Эта начальная сцена одновременно и очень радостная (мать в конце концов приходит обнять его и даже засыпает рядом), и вызывает у героя досаду: ведь отец и мать уступили его капризу. Приход матери не наполнил его счастьем, не принес облегчения, рассказчик видит в нем «отступничество», возлагая на родителей ответственность за все свои грядущие несчастья.
Если мать в романе скорее олицетворяет власть – именно она много сделает, чтобы разрушить любовь рассказчика и Жильберты, но при этом будет настоятельно призывать его заботиться о своем здоровье, а потом, гораздо позднее, станет осуждать любовь героя к Альбертине, – то у бабушки другая роль: она олицетворяет нежность, понимание и снисходительность, порой даже чрезмерную, по отношению к любимому внуку. Она готова исполнять его капризы, она позволяет ему всё, помогает во всем, даже завязывает шнурки, когда он, по его словам, так устал, что не может наклониться. В их отношениях царит любовь, которая ничего не требует взамен, любовь прекрасная, почти евангельская.

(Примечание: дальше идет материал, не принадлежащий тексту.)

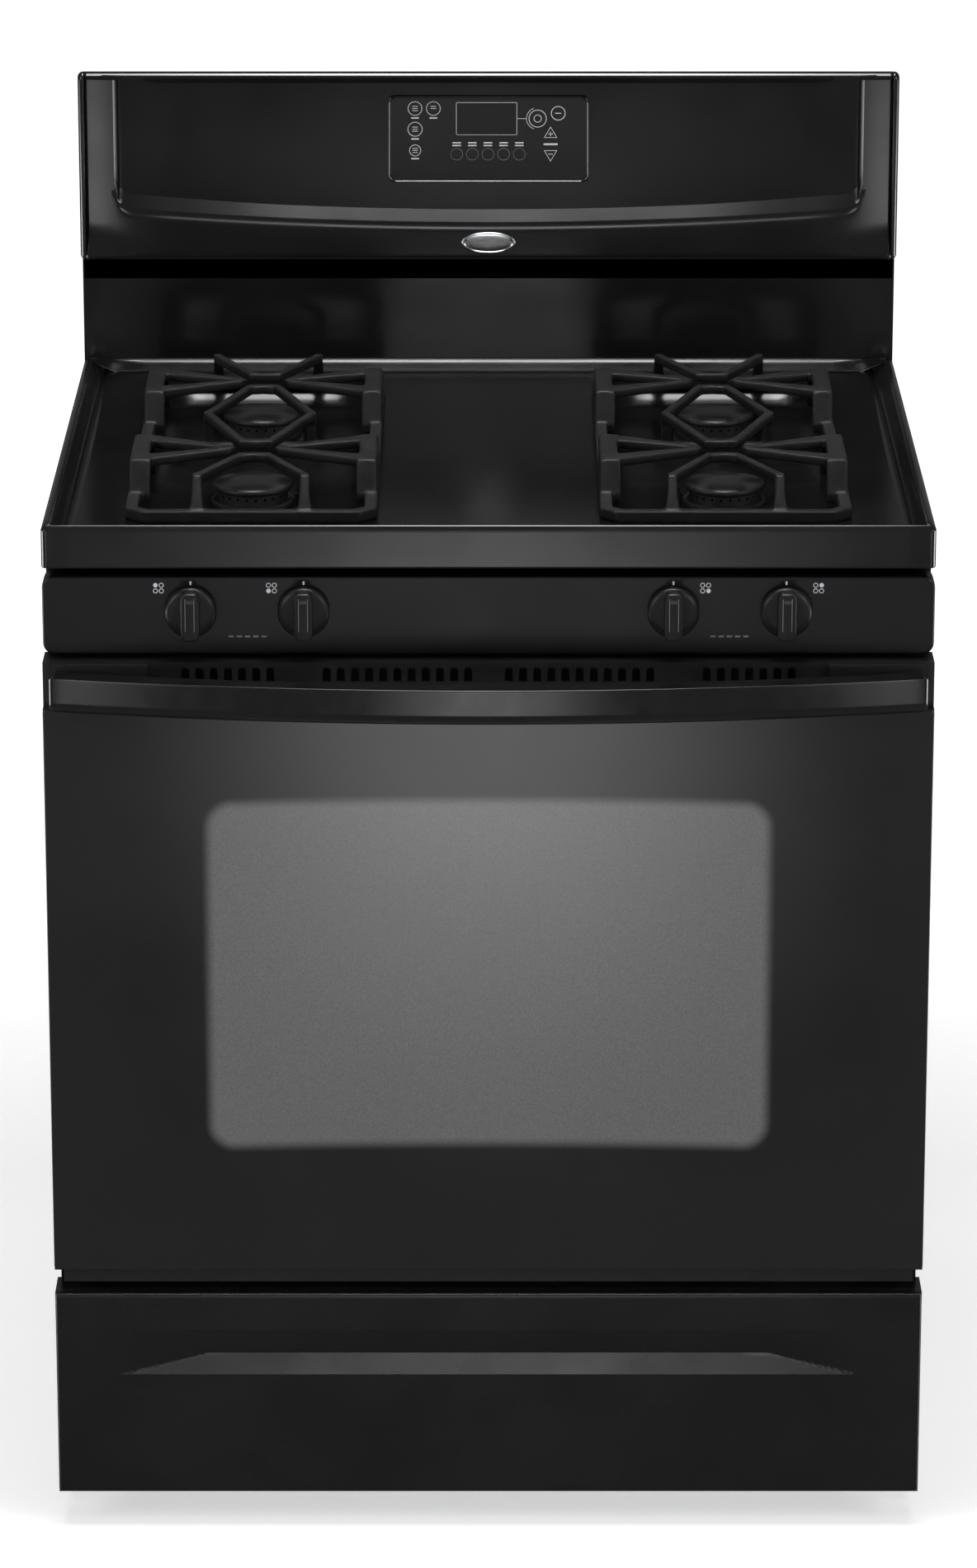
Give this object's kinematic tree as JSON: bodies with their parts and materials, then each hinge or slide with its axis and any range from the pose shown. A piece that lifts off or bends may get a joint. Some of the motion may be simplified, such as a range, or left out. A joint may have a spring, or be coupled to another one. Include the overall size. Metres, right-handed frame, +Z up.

От этой всепоглощающей любви, которая могла бы служить примером эдипова комплекса, рассказчик – а с ним и Пруст – не исцелится никогда, хотя впоследствии он будет страдать от нее даже спустя долгое время, после того как бабушка заболеет и умрет. В середине Содома и Гоморры, в одной сцене Перебоев сердца, рассказчик осознает благодаря феномену непроизвольной памяти, что он в самом деле потерял бабушку и ничто ее не вернет. И в тот самый момент, когда он понимает, что потерял бабушку навсегда, та является перед ним ожившим призраком. Это одна из самых прекрасных сцен романа.